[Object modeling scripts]
--------------------------------

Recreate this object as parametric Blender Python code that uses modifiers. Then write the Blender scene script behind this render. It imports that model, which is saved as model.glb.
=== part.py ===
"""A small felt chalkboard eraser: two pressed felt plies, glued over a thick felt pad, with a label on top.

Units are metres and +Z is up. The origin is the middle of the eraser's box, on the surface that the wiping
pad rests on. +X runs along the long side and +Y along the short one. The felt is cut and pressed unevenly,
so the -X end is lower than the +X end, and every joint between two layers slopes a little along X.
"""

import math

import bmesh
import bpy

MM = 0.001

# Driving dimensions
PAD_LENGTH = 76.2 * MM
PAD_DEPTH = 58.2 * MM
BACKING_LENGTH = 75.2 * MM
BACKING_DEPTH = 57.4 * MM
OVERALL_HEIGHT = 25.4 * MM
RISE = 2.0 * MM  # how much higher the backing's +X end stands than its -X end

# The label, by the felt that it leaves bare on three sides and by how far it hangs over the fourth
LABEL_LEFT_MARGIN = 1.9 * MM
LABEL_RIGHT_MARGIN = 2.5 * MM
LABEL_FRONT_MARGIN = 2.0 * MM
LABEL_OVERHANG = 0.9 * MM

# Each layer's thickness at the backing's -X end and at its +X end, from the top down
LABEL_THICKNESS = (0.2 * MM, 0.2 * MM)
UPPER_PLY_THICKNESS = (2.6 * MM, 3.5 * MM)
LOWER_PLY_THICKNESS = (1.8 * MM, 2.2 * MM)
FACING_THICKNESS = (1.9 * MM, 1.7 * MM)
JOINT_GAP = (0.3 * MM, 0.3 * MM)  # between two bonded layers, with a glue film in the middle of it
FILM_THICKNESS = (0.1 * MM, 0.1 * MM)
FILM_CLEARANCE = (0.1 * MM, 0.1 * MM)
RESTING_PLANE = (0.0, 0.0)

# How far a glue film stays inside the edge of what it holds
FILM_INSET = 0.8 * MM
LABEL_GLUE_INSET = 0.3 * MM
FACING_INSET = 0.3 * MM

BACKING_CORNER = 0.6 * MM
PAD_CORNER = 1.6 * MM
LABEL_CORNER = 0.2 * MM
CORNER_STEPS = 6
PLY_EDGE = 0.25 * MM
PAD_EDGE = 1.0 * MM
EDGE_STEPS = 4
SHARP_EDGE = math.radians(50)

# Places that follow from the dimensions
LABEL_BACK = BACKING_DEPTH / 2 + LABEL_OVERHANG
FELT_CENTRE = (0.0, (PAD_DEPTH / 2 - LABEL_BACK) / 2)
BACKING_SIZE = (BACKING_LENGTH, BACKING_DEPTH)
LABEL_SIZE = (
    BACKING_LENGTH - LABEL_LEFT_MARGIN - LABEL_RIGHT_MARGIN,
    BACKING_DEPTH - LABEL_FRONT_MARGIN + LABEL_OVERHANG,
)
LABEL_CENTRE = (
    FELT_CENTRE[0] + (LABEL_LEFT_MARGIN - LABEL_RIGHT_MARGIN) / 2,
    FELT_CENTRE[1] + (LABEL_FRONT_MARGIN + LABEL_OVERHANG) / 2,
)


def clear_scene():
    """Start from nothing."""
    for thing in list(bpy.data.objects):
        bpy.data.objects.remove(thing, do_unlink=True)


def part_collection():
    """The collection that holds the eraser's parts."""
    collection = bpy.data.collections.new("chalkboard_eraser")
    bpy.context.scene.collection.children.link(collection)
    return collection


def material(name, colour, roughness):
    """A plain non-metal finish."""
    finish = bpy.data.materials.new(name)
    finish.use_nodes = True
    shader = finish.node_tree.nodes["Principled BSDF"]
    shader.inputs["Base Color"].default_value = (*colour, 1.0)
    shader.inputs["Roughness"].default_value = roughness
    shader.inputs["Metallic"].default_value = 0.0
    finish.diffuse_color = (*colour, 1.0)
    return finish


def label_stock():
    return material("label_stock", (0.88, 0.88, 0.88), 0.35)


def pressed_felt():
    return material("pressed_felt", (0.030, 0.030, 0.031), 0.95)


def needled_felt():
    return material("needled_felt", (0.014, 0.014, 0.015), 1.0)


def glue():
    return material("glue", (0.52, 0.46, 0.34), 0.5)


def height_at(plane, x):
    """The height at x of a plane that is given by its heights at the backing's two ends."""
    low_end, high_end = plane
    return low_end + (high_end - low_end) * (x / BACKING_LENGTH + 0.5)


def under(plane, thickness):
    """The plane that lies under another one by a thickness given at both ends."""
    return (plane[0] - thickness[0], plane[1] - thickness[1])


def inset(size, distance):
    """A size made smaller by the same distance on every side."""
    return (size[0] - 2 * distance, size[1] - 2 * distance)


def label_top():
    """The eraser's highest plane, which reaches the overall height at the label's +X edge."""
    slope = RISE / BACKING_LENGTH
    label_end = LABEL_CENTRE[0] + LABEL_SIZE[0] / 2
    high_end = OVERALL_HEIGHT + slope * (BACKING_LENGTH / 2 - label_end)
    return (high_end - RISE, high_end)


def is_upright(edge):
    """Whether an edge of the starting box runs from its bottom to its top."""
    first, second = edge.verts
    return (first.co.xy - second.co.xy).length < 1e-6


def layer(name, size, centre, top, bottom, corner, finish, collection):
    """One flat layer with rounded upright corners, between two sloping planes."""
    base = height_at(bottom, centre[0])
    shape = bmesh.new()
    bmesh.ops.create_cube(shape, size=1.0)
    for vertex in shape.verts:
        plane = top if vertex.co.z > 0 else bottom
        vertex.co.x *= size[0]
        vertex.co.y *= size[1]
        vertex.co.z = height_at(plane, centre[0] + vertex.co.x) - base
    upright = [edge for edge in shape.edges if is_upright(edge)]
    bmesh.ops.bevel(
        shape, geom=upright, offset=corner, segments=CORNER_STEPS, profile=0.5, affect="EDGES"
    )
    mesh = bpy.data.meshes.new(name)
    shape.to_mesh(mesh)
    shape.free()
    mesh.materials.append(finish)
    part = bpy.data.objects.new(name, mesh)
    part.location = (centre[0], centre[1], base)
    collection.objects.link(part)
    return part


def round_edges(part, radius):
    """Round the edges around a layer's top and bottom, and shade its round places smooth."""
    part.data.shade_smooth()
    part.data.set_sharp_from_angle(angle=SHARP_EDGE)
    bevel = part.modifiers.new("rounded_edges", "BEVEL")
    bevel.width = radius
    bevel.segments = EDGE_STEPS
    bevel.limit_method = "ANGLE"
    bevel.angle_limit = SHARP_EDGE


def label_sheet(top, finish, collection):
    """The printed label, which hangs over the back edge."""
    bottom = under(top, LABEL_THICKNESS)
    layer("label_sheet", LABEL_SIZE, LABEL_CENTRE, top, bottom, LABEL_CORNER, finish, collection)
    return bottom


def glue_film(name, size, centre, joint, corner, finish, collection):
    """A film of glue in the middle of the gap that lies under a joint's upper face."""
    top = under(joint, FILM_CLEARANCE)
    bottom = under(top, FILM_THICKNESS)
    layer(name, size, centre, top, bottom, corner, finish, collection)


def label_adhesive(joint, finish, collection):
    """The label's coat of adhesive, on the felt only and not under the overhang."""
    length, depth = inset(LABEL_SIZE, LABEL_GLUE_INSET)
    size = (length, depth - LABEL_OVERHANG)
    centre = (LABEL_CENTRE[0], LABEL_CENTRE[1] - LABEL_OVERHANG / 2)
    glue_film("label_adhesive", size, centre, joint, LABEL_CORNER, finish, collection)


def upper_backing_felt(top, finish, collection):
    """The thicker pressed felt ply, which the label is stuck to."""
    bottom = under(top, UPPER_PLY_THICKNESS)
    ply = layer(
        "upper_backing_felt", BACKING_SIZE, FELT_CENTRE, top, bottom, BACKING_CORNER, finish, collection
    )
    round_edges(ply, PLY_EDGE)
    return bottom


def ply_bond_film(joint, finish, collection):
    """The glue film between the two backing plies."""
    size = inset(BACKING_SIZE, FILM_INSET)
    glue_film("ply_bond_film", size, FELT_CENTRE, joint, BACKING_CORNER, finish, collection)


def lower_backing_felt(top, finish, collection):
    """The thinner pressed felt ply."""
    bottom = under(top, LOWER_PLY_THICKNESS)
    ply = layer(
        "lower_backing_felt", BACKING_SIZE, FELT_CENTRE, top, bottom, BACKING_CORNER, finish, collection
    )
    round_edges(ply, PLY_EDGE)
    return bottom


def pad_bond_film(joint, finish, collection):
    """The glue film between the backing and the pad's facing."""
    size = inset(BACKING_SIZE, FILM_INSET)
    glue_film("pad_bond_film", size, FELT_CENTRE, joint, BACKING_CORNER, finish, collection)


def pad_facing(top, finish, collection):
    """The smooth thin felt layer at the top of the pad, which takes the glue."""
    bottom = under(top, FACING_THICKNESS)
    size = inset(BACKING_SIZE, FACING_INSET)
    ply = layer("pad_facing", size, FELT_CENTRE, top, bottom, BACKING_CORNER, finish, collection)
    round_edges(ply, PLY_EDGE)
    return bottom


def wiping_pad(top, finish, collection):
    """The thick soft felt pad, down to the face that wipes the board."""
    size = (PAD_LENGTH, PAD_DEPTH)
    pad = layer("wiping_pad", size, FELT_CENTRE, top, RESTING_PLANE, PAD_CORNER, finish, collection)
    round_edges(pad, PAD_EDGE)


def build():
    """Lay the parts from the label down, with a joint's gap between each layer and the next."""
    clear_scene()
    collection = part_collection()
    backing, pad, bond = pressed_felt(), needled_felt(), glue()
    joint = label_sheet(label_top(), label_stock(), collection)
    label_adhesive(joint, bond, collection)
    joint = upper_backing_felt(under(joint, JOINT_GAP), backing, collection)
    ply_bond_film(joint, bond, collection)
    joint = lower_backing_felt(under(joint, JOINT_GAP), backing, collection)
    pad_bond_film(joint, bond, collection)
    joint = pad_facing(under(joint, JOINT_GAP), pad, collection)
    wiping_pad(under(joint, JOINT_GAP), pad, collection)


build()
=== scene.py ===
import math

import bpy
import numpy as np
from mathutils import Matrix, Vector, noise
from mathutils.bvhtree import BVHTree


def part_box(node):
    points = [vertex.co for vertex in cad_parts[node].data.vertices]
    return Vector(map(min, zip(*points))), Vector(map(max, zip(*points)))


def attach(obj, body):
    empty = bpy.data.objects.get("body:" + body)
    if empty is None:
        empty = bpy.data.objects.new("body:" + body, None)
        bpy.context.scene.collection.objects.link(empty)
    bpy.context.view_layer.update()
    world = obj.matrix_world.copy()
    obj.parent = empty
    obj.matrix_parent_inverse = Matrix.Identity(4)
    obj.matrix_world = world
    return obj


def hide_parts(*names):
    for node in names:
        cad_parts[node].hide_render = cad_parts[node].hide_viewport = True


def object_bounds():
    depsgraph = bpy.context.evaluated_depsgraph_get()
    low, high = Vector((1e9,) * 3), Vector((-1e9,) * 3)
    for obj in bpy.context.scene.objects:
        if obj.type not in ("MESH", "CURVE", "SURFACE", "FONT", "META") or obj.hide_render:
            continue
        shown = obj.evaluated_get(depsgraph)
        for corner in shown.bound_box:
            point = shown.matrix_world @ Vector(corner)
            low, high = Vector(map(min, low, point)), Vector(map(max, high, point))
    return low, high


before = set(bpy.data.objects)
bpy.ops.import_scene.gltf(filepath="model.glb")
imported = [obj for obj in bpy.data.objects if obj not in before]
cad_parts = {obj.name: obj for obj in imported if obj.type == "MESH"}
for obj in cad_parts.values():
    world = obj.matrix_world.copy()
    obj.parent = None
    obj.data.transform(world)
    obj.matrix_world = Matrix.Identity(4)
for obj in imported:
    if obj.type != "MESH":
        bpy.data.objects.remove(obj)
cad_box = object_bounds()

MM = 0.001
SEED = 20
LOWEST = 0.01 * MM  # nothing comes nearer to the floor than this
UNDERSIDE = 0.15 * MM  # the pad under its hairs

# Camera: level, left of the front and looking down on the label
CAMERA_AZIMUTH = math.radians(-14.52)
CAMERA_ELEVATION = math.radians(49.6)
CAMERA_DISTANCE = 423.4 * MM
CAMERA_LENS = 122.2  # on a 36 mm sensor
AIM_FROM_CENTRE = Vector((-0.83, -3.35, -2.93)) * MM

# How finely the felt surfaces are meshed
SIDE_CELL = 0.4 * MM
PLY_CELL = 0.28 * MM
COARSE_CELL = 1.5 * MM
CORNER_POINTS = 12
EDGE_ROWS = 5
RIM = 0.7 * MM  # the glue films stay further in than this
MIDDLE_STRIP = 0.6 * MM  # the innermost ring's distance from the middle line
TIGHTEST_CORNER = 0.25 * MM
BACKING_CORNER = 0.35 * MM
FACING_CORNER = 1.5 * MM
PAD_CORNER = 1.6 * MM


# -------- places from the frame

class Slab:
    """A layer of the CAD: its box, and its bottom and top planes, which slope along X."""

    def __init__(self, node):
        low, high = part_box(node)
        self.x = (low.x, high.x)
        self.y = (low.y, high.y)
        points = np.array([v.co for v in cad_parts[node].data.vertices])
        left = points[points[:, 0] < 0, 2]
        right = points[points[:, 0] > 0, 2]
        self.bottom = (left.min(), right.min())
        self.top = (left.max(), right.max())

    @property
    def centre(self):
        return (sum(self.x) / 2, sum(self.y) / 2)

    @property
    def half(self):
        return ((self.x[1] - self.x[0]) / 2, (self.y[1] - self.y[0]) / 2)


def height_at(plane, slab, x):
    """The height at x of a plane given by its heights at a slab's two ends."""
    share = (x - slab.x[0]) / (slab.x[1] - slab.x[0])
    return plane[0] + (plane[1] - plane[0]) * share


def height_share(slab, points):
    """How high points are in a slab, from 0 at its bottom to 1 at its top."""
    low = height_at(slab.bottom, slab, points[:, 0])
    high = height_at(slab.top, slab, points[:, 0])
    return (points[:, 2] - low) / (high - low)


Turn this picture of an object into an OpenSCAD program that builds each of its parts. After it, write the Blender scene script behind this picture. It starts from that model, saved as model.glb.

--------------------------------

Exercise directions: The lines from the start of the entries above through the line containing "label on top." are the ones to return, please; copy them exactly and include both ends.

The solution:
Recreate this object as parametric Blender Python code that uses modifiers. Then write the Blender scene script behind this render. It imports that model, which is saved as model.glb.
=== part.py ===
"""A small felt chalkboard eraser: two pressed felt plies, glued over a thick felt pad, with a label on top.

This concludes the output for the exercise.